Incident Description
On 2017-07-19 starting at 9:29 PM until 10:31 PM PDT SecureAuth customers experienced intermittent delivery of SMS OTP messages. SecureAuth cloud monitoring alerted the engineering team of SMS services failures and began an investigation was initiated. It was determined that communication failures were occurring with the Primary sms and telephony provider's API. Nexmo acknowledged intermittent connectivity issues and due to a failure at one of their US data centers. SecureAuth Engineering team monitored SMS and Telephony services after the initial communication issue was resolved but determined the provider's services were intermittently delayed therefore all SMS traffic was routed to our secondary provider. Fail-over to the secondary provider stabilized delivery of SMS messages was completed at 10:31 PM PDT.
Root Cause
After a thorough analysis and review of logs we have determined the following issue was the primary contributor to the failure:
Nexmo experienced a network hardware failure in one of their US data centers which initially caused intermittent communication failures to their API infrastructure and intermittent delivery delays of SMS and Telephony messages.
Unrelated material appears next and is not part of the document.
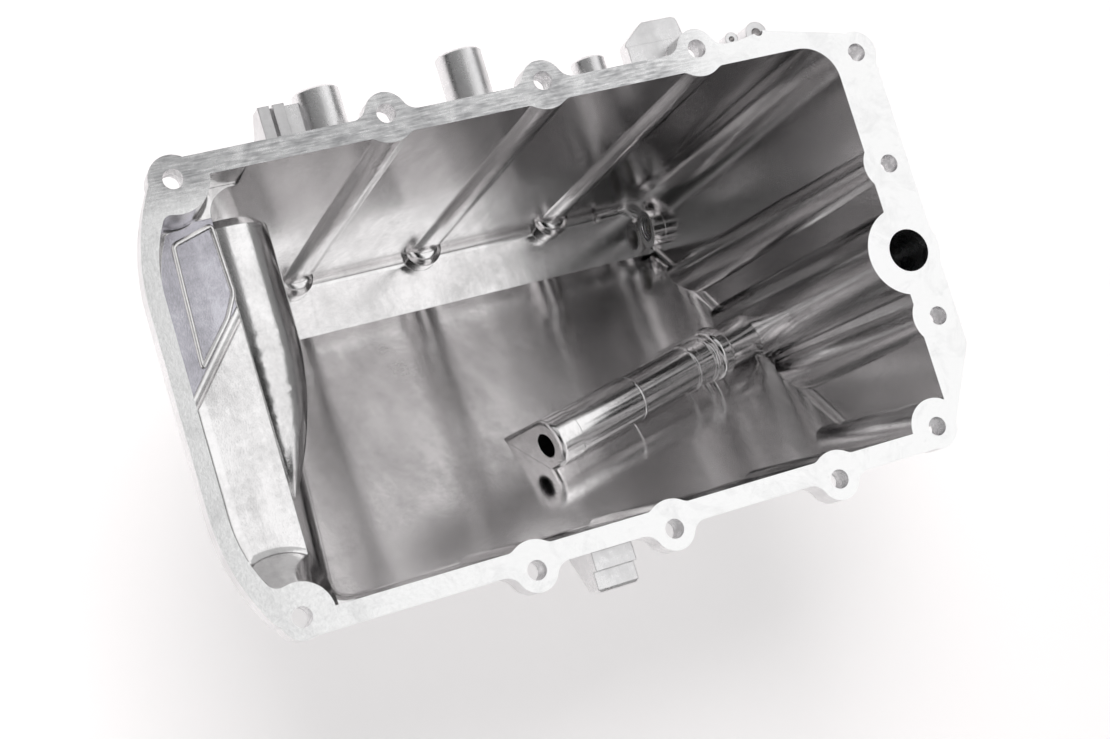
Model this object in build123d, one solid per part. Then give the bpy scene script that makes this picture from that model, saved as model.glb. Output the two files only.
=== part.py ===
"""Die-cast aluminium engine oil pan with a drain plug, its washer and a gallery plug. Millimetres.

The sealing face of the flange is z = 0 and faces up to the engine. X runs along the crankshaft.
Y runs across, with +Y on the tall straight wall and -Y on the sloped wall.
"""
from build123d import *
from math import cos, hypot, radians, sqrt, tan
import os

# Casting
wall = 4.0
flange_thickness = 12.4
cavity_depth = 238.0

# Inside of the sump at the sealing face
inside_half_width = 90.75
inside_right = 136.8
far_draft = 2.2
right_draft = 1.3
corner_radius = 17.0
near_corner_radius = 9.0
toe_radius = 5.0

# Left end wall, which leans in under the ledge
left_top = -161.2
left_lean = 15.0
left_corner_radius = 12.0

# Sloped wall: it starts at the floor's edge and climbs to the near rail
floor_edge_y = inside_half_width - 38.75
slope_angle = 49.0

# Flange outline
rail_width = 9.25
left_rail = 7.2
right_rail = 20.5
left_bend_y = inside_half_width - 48.75
left_bend_reach = 13.4
far_bump = 2.6
far_bump_x = (92.0, 106.0)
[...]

See full description here: https://www.nexmostatus.com/incidents/gk9nmqv859z6 .
Corrective Actions
The following measures are being taken to prevent an incident of this type from happening in the future:
The official RCA from Nexmo was received on 7/28 and reviewed. SecureAuth Engineering met with Nexmo Support and Operations teams on 8/1 and 8/2 to discuss outstanding questions and to review short and long term remediation plans. - The affected hardware issue was resolved immediately and fail-over monitoring was reviewed and improved. - Over the next 30-90 days additional improvements are planned around failure detection and fail-over automation efficacy. - SecureAuth and Nexmo will convene regular cadence calls in support of our strategic partnership.